WHAT THE EXERCISE ASKS: Please give the listing again in its entirety, exactly as written.

+ + + + +

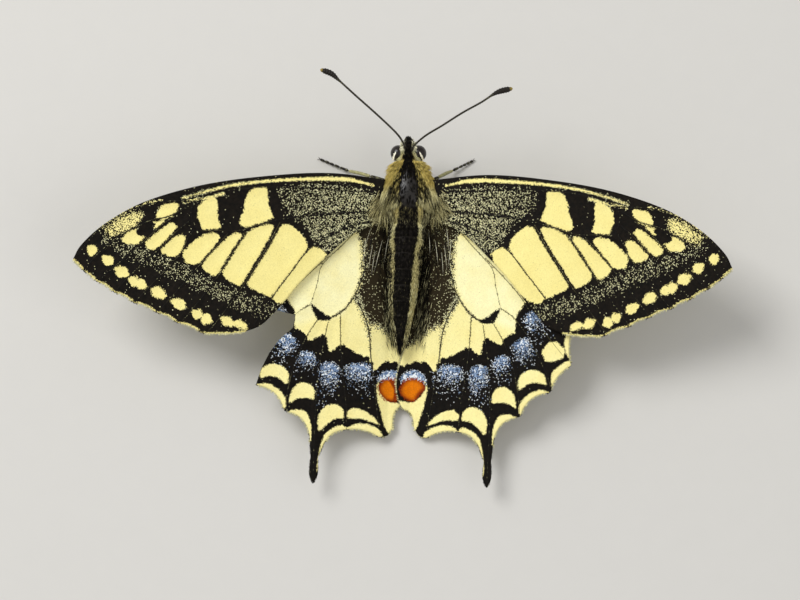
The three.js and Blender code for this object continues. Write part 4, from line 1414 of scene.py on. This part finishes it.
def coat_tail(sizes, finish):
    """The abdomen's short flat hair, longer at its tip."""
    rng = np.random.default_rng(13)
    y, angle = scattered(sizes.tail_hairs, -15.6, 0.3, rng)
    light, cream = body_marks(y, angle)
    lengths = 0.42 * rng.uniform(0.7, 1.2, len(y)) + 0.6 * smoothstep(-12.5, -15.6, y)
    flank = (np.abs(np.cos(angle)) > 0.6) & (np.sin(angle) > 0)
    loose = flank & (rng.random(len(y)) < 0.07) & (y < -7)
    lengths = np.where(loose, lengths + 0.8, lengths)
    flows = flow_on_body(y, angle, 0.05) + 0.1 * rng.normal(size=(len(y), 3))
    marks = {"light": np.where(loose, np.maximum(light, 0.5), light),
             "cream": np.where(loose, 0.8, cream)}
    add_hairs("coat_abdomen", *skin_and_normals(y, angle), flows, lengths, 0.075,
              skin_map(y, angle), marks, finish, lift=0.2, droop=0.9, clumps=1500, pull=0.25,
              seed=5)


def beside_head(place, side):
    """A place on the head's side, from its x out from the head's middle, its y and its z."""
    out, y, z = place
    return np.array([HEAD_X + SIGN[side] * out, y, z])


def coat_face(sizes, finish):
    """The head's hair: cream beside the eyes, black between them and in the forward tuft."""
    rng = np.random.default_rng(23)
    y, angle = scattered(sizes.head_hairs, 8.0, 10.95, rng)
    roots, normals = skin_and_normals(y, angle)
    gap = np.min([np.linalg.norm(roots - beside_head(EYE_PLACE, side), axis=1) for side in SIDES],
                 axis=0) - EYE_RADIUS
    kept = gap > -0.07 * EYE_RADIUS
    y, angle, roots, normals, gap = (row[kept] for row in (y, angle, roots, normals, gap))
    light, cream = body_marks(y, angle)
    outer = np.abs(np.cos(angle))
    crown = smoothstep(9.75, 10.4, y)
    beside = smoothstep(0.35, 0.7, outer) * (np.sin(angle) > 0) * (1 - crown)
    behind = smoothstep(9.0, 8.5, y) * smoothstep(0.2, 0.5, outer)
    lengths = (0.4 + 0.33 * beside + 0.45 * behind) * rng.uniform(0.7, 1.2, len(y))
    back = np.where(y > 9.9, 0.9, -0.8)
    aside = 0.3 + 0.85 * beside - 0.75 * crown + 0.5 * behind
    flows = np.stack([aside * np.cos(angle), back, 0.15 * crown], 1)
    flows += 0.16 * rng.normal(size=flows.shape)
    rim = smoothstep(0.3, 0.05, gap)
    light = np.maximum(light * (1 - 0.9 * crown), 0.9 * rim * (1 - crown))
    cream = cream + 0.25 * smoothstep(9.1, 9.6, y)
    marks = {"light": light, "cream": np.maximum(cream, rim)}
    add_hairs("coat_head", roots, normals, flows, lengths, 0.06, skin_map(y, angle), marks,
              finish, lift=0.55 + 0.6 * behind, droop=0.8, clumps=500, pull=0.35, seed=6)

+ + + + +

WRITTEN SOLUTION:
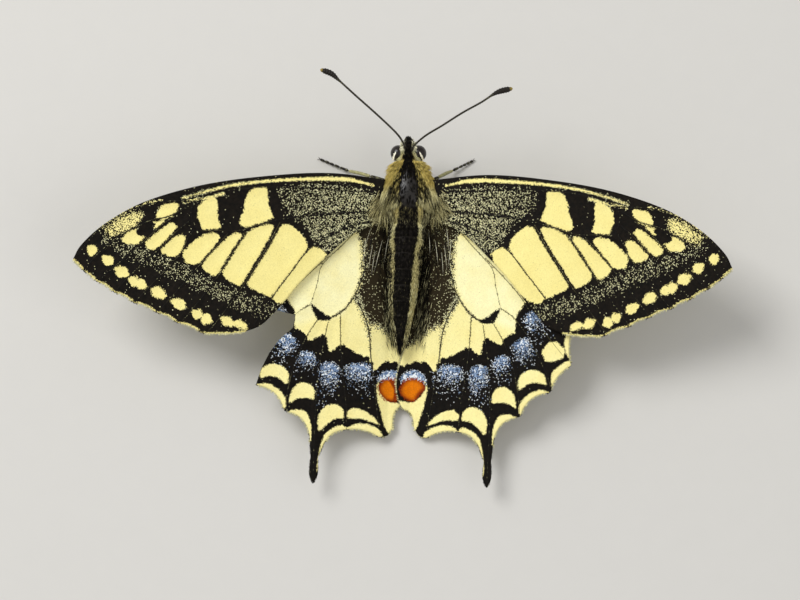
The three.js and Blender code for this object continues. Write part 4, from line 1414 of scene.py on. This part finishes it.
def coat_tail(sizes, finish):
    """The abdomen's short flat hair, longer at its tip."""
    rng = np.random.default_rng(13)
    y, angle = scattered(sizes.tail_hairs, -15.6, 0.3, rng)
    light, cream = body_marks(y, angle)
    lengths = 0.42 * rng.uniform(0.7, 1.2, len(y)) + 0.6 * smoothstep(-12.5, -15.6, y)
    flank = (np.abs(np.cos(angle)) > 0.6) & (np.sin(angle) > 0)
    loose = flank & (rng.random(len(y)) < 0.07) & (y < -7)
    lengths = np.where(loose, lengths + 0.8, lengths)
    flows = flow_on_body(y, angle, 0.05) + 0.1 * rng.normal(size=(len(y), 3))
    marks = {"light": np.where(loose, np.maximum(light, 0.5), light),
             "cream": np.where(loose, 0.8, cream)}
    add_hairs("coat_abdomen", *skin_and_normals(y, angle), flows, lengths, 0.075,
              skin_map(y, angle), marks, finish, lift=0.2, droop=0.9, clumps=1500, pull=0.25,
              seed=5)


def beside_head(place, side):
    """A place on the head's side, from its x out from the head's middle, its y and its z."""
    out, y, z = place
    return np.array([HEAD_X + SIGN[side] * out, y, z])


def coat_face(sizes, finish):
    """The head's hair: cream beside the eyes, black between them and in the forward tuft."""
    rng = np.random.default_rng(23)
    y, angle = scattered(sizes.head_hairs, 8.0, 10.95, rng)
    roots, normals = skin_and_normals(y, angle)
    gap = np.min([np.linalg.norm(roots - beside_head(EYE_PLACE, side), axis=1) for side in SIDES],
                 axis=0) - EYE_RADIUS
    kept = gap > -0.07 * EYE_RADIUS
    y, angle, roots, normals, gap = (row[kept] for row in (y, angle, roots, normals, gap))
    light, cream = body_marks(y, angle)
    outer = np.abs(np.cos(angle))
    crown = smoothstep(9.75, 10.4, y)
    beside = smoothstep(0.35, 0.7, outer) * (np.sin(angle) > 0) * (1 - crown)
    behind = smoothstep(9.0, 8.5, y) * smoothstep(0.2, 0.5, outer)
    lengths = (0.4 + 0.33 * beside + 0.45 * behind) * rng.uniform(0.7, 1.2, len(y))
    back = np.where(y > 9.9, 0.9, -0.8)
    aside = 0.3 + 0.85 * beside - 0.75 * crown + 0.5 * behind
    flows = np.stack([aside * np.cos(angle), back, 0.15 * crown], 1)
    flows += 0.16 * rng.normal(size=flows.shape)
    rim = smoothstep(0.3, 0.05, gap)
    light = np.maximum(light * (1 - 0.9 * crown), 0.9 * rim * (1 - crown))
    cream = cream + 0.25 * smoothstep(9.1, 9.6, y)
    marks = {"light": light, "cream": np.maximum(cream, rim)}
    add_hairs("coat_head", roots, normals, flows, lengths, 0.06, skin_map(y, angle), marks,
              finish, lift=0.55 + 0.6 * behind, droop=0.8, clumps=500, pull=0.35, seed=6)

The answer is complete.